A vaguely anthropomorphic structure of colossal semi-circles, triangles, and projecting masts, Fletcher Benton’s painted steel Balanced/Unbalanced towers above a nearby fence line and stream of passing cars as if beckoning in an amiable gesture of asymmetrical geometry. Around the corner and a short distance down a tidy gravel road, a pair of Albert Paley welded gates mimics, through its organic rhythms and meandering verticality, the disposition of the flanking brush and grasses. These unexpected, though wonderfully consonant steel features of the landscape provide the first hints that the boundaries of Karen and Robert Duncan’s 40-acre Lincoln, Nebraska, estate encompasses more than a series of low hills, stands of hardwoods and evergreens, a modest vineyard, and a sizeable pond.
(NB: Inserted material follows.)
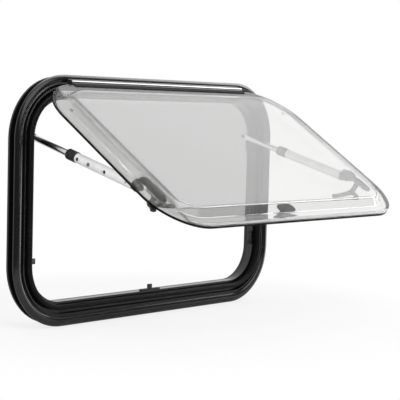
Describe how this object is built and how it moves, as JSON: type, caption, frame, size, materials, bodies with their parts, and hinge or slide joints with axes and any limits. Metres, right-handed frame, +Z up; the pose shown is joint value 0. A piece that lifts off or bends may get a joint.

Punctuating the idyllic terrain are the highlights of a world-class collection of contemporary sculpture, much of it commanding in scale and perfectly suited to an environment that is no neutral stage for isolated objects, but a medium subtly for the cumulative experience of works of art.
Large portions of the grounds are visible from an observation deck, open to the air like the belfry of a pseudo-campanile, that rises above the classically allusive but sparsely modern pediments and porticos, rhythmic fenestration, and Romanesque bastion of the Duncans’ residence. Below, on a broad and relatively flat section of the property -articulated into an implicit grid by two pale concrete pathways that meet at right angles and test their rigidity against the arc of an interesting, darker gray asphalt driveway -Jim Dine’s The House (Heart), a bronze slab bearing a relief composed of cast tools, serves as a blunt terminus. From a slope beyond, Philip Grausman’s Eileen, a colossal white fiberglass female head, imperious as the great, droop-eyed visage of Constantine on Rome’s Capitoline Hill, surveys a closely cropped lawn where Richard Long’s Rain Line stretches out, the slabs of slate suggesting through their linear disposition and planar irregularity a solitary furrow plowed in a virgin field. A few degrees to the right, the hunched torsos of Magdalena Abakanowicz’s Untitled (From Backs Series in Six Parts) extend like a row of low stelae on the grassy periphery of an archeological site. Just beyond, an Anne and Patrick Poirier amphitheater perpetuates the vague air of antiquity.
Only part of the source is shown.